8.29.2012

Kemauan II : We’ll Kill The Mainstream! (Edisi Lebaran)

Lebaran. Benar, lebaran agaknya tak asing dengan sungkeman, saling memaafkan, dan ketupat opor. Banyak orang punya teori sendiri-sendiri untuk memaknai tamu tahunan bernama lebaran ini. Sesuai pedoman hidup yang baru, “everyday is holyday”, “no regret life”, “bla, bla, bla”, khusus untuk saya, lebaran tahun ini akan dinobatkan menjadi lebaran paling no mainstream.

H+1. Semua berjalan lancar sebelum hari ini, otak sudah mulai kaku. Membayangkan makanan yang akan masuk hari itu, badan sudah terasa sangat lemas. Akhirnya dengan seratus persen sadar, keputusan untuk pergi ke stadion di tengah kota paling bersinar ini pun diambil. Benar, jam sembilan pagi kita lari-lari lima putaran tanpa berhenti. Kaki bergoyang ogah, dada sesak karena aturan nafas yang tak beraturan. Di saat yang lain dandan mlithit, pakai kopyah, menghidupkan kendaraan, memenuhi jalan raya, untuk berangkat sungkeman, saya ajak si Igling merasakan bagaimana menjadi “alien”. Tak heran apabila di stadion yang luas itu hanya ada dua “alien” yang mencoba bermanja dengan matahari, tapi bermusuhan dengan kaki.
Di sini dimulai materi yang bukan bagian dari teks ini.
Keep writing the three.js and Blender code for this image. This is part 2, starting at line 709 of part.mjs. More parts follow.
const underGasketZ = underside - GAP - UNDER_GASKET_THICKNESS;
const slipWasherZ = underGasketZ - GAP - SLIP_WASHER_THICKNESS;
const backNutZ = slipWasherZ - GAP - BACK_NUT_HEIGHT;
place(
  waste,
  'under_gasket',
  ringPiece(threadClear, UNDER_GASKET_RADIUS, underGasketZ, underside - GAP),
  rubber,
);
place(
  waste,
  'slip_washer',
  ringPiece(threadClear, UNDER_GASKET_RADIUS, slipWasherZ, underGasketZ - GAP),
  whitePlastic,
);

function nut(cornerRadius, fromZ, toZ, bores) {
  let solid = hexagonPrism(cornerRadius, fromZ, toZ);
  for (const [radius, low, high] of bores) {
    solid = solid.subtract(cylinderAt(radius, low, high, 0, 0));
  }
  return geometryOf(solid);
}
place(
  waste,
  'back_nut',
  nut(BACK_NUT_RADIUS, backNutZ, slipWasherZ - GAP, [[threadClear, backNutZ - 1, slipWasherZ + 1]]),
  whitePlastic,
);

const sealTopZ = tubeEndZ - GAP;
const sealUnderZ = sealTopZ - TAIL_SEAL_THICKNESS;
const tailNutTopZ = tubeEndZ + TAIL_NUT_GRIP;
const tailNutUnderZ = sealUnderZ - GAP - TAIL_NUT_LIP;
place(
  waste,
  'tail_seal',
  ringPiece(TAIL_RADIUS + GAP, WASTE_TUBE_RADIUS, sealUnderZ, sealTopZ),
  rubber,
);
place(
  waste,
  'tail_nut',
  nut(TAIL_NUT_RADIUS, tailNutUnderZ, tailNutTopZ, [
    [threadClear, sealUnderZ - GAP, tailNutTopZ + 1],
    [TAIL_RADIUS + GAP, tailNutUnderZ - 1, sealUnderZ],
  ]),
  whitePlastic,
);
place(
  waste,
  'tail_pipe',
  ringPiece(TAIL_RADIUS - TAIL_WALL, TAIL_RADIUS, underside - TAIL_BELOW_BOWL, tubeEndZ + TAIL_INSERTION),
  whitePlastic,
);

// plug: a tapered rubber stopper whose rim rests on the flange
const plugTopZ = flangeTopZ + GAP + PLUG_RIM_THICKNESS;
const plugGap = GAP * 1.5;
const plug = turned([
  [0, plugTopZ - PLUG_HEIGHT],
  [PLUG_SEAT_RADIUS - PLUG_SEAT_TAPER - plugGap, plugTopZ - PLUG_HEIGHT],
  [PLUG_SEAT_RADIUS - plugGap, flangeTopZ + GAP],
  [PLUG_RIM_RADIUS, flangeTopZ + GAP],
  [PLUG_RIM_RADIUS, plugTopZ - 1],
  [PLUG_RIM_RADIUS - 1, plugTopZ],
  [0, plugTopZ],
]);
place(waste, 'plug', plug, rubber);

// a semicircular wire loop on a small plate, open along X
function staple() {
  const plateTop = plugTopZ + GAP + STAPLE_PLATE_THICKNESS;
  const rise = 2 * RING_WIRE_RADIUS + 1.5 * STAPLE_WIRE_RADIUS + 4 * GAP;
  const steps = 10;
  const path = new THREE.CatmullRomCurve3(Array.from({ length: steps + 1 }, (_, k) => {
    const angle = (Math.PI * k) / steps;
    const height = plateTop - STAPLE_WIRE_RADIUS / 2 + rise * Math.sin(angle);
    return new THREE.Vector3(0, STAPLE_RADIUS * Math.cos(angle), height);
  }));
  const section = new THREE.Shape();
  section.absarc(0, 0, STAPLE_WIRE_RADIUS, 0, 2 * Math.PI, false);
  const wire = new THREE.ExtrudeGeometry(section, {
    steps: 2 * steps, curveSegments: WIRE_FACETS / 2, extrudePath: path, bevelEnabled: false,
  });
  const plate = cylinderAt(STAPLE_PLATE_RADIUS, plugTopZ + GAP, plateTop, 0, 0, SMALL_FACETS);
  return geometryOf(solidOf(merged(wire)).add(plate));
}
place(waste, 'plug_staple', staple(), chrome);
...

Di samping itu, orang-orang lain masih normal, masih sungkeman.

H+2. Selasa pagi yang cerah, suasana yang sayang bila dilewatkan dengan hal-hal yang biasa. Sembilan puluh sembilan persen manusia akan menggunakan suasana ini untuk pergi berlibur ke tempat-tempat indah. Pantai, mall, kebun binatang, atau masih sungkeman bersama keluarga. Tetapi saya pilih yang satu ini, ke sawah. Bagi alien yang berdedikasi tinggi, pantang rasanya memalingkan muka melihat jagung-jagung yang kekuning-kuningan sudah melambai-lambai siap untuk dipetik-petik. Bukan, kali ini bukan dua alien yang bergerak-gerak, sekarang malah tiga. Bapak alien sedunia akhirnya turun tangan juga. Mungkin hatinya tersentuh melihat betapa mudahnya anak buahnya bergembira. Sederhana, sangat sederhana, sesederhana memetik jagung di sawah saat suasana masih bau lebaran.

inilah ladang jagung itu

rolasan


H+3. Setelah seperti biasa putar-putar tak tentu arah, pikiran mengarah ke Solo. Teringat pada si Juki yang kemungkinan besar masih terantai manis di kos. Tanpa menimbang-nimbang keperluan lain, sore hari kami telah berada di Kota Budaya itu. Masih mainstream, kita beranjak menonton “Perahu Kertas”-nya Hanung dulu. Film begenre drama yang disadur dari novelnya Dee berjudul sama. Bukan, bukan itu main party-nya. Setelah seharian bermotor dari satu kota ke kota lain, tepat jam 22.30 saya putuskan ajak si Juki pulang ke kota asal. Saya menaikinya, sedangkan Igling bagai flow rider siap di depan, jaga-jaga andai saja ada truk nakal yang mau mencium si Juki. Karena sudah biasa melewati jalanan perkotaan dan prediksi bahwa jalan kota pasti macet arus balik, terpilihlah jalan pedesaan yang kurang penerangan untuk dilewati. Sepi, gelap, dingin, di tengah sawah, dan bersepeda. Sensasional! Teriakan-teriakan kurang penting lah yang akhirnya dapat memecah keheningan. Sampai kota asal, tangan kaki pegal. Dua jam yang melelahkan sekaligus mengukuhkan jabatan saya sebagai alien berdedikasi.

Akhirnya, dari tiga hari penuh kejutan itu, ada yang terbangun juga. Benar, kesadaran. Kesadaran untuk selalu mengikuti kata hati. Kesadaran untuk berani to be different. Kesadaran untuk lebih mengutamakan cinta dalam melakukan segala hal. Kesadaran itulah yang akan menjadi pedoman dalam melakukan semuanya. Seperti kata pepatah tua, untuk apa kaya raya kalau hati merana, la, la, la, la.